Он действительно их не ощущал, может, потому, что ветер утих, а солнце стало припекать вовсю. Как бы то ни было, надежды его снова возродились, он снова был бессмертен, снова был человеком, у которого имеются планы на будущее.
— Пятьдесят один. Это пустяки. Самый расцвет сил. Если следить за собой. Мужчине вашего возраста нужен уход. Забота.
Действительно ли на кладбище можно не опасаться охотниц за мужьями? Этот вопрос, пробегая у него в мыслях, застрял на полпути, пока он рассматривал ее уютное и доверчивое лицо, заглядывал ей в глаза в поисках вероломного умысла.
— А ваш отец. Он… — мистер Белли сделал неуклюжий жест, — где-то поблизости?
— Папуля? Да нет. Он ни в какую. Наотрез отказался быть похороненным. Так что он дома.

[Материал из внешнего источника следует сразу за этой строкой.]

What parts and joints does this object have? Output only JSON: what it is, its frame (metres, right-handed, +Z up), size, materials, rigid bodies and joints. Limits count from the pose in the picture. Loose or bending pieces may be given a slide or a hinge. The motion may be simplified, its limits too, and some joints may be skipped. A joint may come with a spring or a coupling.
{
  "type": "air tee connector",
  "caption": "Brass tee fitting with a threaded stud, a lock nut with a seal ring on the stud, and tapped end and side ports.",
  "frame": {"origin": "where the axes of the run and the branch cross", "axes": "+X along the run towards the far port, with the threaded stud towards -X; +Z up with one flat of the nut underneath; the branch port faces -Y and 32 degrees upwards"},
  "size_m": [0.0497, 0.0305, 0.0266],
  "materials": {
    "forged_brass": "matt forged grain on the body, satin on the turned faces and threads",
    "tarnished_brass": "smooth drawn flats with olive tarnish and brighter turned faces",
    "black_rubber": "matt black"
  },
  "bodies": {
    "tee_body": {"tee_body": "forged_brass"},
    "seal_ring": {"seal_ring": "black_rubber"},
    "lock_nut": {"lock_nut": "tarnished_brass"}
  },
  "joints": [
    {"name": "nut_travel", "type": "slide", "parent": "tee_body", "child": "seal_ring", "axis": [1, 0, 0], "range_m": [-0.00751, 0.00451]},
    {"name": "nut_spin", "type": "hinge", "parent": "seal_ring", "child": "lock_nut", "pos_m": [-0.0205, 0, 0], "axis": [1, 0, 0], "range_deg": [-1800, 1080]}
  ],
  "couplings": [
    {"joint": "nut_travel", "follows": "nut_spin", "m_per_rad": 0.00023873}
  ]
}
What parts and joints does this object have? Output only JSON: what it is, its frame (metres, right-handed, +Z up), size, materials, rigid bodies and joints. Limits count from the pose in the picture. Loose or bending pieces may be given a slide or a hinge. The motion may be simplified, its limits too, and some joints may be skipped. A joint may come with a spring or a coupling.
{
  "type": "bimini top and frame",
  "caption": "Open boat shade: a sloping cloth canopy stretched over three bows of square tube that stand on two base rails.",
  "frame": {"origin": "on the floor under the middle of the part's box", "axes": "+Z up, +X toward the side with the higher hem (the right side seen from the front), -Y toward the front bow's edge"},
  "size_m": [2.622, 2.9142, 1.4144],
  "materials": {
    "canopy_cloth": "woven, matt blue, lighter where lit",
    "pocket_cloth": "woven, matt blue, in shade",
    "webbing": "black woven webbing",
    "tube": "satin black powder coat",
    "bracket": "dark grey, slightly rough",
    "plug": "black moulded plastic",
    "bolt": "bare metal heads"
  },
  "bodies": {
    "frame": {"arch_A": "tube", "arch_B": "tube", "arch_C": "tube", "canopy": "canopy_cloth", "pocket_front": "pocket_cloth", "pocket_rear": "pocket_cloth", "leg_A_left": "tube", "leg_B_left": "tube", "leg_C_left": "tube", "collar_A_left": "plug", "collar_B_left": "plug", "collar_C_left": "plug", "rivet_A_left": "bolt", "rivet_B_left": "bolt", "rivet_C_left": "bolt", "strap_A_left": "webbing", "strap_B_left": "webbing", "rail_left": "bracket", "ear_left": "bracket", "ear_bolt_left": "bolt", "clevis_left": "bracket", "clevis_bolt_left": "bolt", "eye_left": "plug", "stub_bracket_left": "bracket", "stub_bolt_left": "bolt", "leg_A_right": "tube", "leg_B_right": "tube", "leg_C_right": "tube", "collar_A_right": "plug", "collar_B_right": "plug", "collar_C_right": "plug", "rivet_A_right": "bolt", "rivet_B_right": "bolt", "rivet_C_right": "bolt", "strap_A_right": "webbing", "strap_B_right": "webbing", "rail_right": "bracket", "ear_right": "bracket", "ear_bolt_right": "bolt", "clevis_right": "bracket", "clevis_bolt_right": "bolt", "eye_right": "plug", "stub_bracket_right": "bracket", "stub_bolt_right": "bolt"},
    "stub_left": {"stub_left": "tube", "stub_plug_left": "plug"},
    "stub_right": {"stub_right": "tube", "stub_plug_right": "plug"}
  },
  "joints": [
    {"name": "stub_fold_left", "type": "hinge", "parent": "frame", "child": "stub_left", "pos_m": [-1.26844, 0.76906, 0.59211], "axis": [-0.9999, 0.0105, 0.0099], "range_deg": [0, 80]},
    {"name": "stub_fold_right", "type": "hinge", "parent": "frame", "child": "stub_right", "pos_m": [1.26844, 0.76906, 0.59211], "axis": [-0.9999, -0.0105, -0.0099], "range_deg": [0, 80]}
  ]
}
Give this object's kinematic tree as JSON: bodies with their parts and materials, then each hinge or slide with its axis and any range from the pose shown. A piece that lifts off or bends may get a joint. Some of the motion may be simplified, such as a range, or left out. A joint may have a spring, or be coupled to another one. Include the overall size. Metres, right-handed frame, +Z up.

Зловещее видение возникло в воображении мистера Белли, и даже следующие слова собеседницы — «его прах» — не смогли его полностью развеять.
— Что ж, — пожала она плечами, — такова была его воля. О, понимаю, вы недоумеваете, что же я здесь делаю? Я живу неподалеку. Прихожу сюда прогуляться, отсюда такой вид…

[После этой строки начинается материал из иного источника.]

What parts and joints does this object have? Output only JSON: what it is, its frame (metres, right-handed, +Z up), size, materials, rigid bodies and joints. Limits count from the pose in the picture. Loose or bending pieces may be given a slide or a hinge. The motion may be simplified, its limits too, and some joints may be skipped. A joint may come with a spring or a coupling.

Оба повернулись, чтобы взглянуть на панораму — на шпилях некоторых зданий колыхались облачные вымпелы, окна сияли отраженным солнечным светом, словно миллионы слюдяных чешуек.
— Какой великолепный день, в самый раз для парада! — воскликнула мисс О’Мигэн.
«Вы очень милая», — подумал мистер Белли, затем озвучил свою мысль и тут же пожалел об этом, поскольку, конечно же, она спросила почему.
— Потому что вы так мило это сказали, про парады.
— Видите? Как много у нас общего! Я ни одного парада не пропустила, — объявила она торжествующе. — Обожаю горны. Я и сама умею горнить, раньше играла, еще в школе Святого Сердца. Вы сказали, — она понизила голос, словно затронутая тема требовала погребальной интонации, — дали понять, что любите музыку. Знаете, у меня дома тысячи старых грамзаписей. Ну, сотни. Папуля ими занимался, по работе. Пока не вышел на пенсию. Покрывал шеллаком пластинки на фабрике грамзаписей. Помните Хелен Морган? Я с ума по ней схожу, она сногсшибательна просто.
— Господи боже, — прошептал он.
Руби Киллер, Джин Харлоу — это были его страстные, но излечимые увлечения, но Хелен Морган — бледный, как альбинос, усыпанный блестками призрак, переливающийся при свете рампы в «Зигфелде»[19], — до чего же, до чего же он ее обожал.
— А вы верите, что она спилась и умерла от этого? Из-за какого-то гангстера?
— Какая разница? Она была восхитительна.